Traditional queues typically cause bottlenecks and will never solve a social distancing problem, but the equation remains a mechanical one. Coan hearkens to a 19th-century revolving door where a very measured number of people are slowly allowed to trickle through. This method, whether done by digital boarding groups or by managed queue lines, will be highly effective for spacing, but inherently limits the capacity of any ride both in the queues as well as the operation. For instance, Soarin’ may only take one family per row instead of being packed seat by seat the traditional way.
Bill Coan on Social Distancing and Sanitation Hurdles
Grab your hand sanitizer; we’re about to discuss the cleansing issues that Disney faces. The Walt Disney Company and its theme parks have always been miles above the rest when it comes to sanitation, cleaning, and maintaining a polished image. As guests are concerned about personal health in the face of this pandemic, cleaning measures across the board need to be elevated. Bill Coan notes that until a solid vaccine for COVID-19 is available, Disney will have to continue to jump the hurdle of “how do we get Guests back into the park in regular numbers?”

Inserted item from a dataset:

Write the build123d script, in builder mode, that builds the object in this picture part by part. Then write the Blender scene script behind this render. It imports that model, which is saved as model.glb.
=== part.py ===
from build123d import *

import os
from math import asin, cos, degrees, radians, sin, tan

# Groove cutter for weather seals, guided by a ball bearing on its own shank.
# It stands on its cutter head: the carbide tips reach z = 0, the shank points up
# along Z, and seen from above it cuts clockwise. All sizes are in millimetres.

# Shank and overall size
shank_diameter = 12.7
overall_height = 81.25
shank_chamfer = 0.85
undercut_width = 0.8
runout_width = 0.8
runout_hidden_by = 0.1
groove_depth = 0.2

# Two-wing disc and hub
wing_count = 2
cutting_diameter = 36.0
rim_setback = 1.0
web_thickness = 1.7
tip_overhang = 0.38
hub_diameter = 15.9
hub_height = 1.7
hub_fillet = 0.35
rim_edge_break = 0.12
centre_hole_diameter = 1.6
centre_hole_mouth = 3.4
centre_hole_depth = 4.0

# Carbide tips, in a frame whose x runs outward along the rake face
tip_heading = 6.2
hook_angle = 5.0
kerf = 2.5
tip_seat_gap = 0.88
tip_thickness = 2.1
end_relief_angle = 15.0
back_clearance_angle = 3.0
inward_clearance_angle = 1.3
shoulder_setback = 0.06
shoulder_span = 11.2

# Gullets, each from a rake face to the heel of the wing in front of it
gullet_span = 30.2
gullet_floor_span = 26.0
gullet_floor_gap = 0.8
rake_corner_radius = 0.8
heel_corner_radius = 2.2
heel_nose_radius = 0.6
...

Coan again points to the pre-visit marketing efforts that Disney will have to relate to their locals, Annual Passholders, and new Guests. Park-goers will need to walk into the park and SEE what Disney is doing to keep them safe as well as gleaning from pre-visit marketing what will be done. If that means increased washing, sanitizing, restaurant spacing, or even facial masks, Disney will need to pay attention to that.
The sanitation measures themselves still have lots of variables. Former Imagineer and now-consultant Coan surmises that new technologies and inventions will solve a lot of problems. New UV wands and sterilization items will be more effective in speedily and safely sanitizing ride vehicles between runs rather than hand wiping with Lysol wipes. Of course, retraining employees with these new measures will take time, but it’s important!
Health screening may take the forefront in bag check lines or in the security centers. Temperature checks (and also antibody checks, if we ever get that far) may be of use, as well. But perhaps removing fingerprint checks or continuing to offer and require hand sanitation will be effective, too. Do employees wear masks, or do Guests wear them too? This has certainly been on our minds since the CDC recommended the general public wears masks when outside of the home.
While there is still time for Disney to create its official plan and spread the news on the Parks reopening, we will still naturally wonder what we can expect in the upcoming months. As vacation planners and Park enthusiasts, we’re beyond Alice-curious. Thank you to Bill Coan for giving us much-needed insight as we count our un-birthdays until we can once again walk in our Wonderland.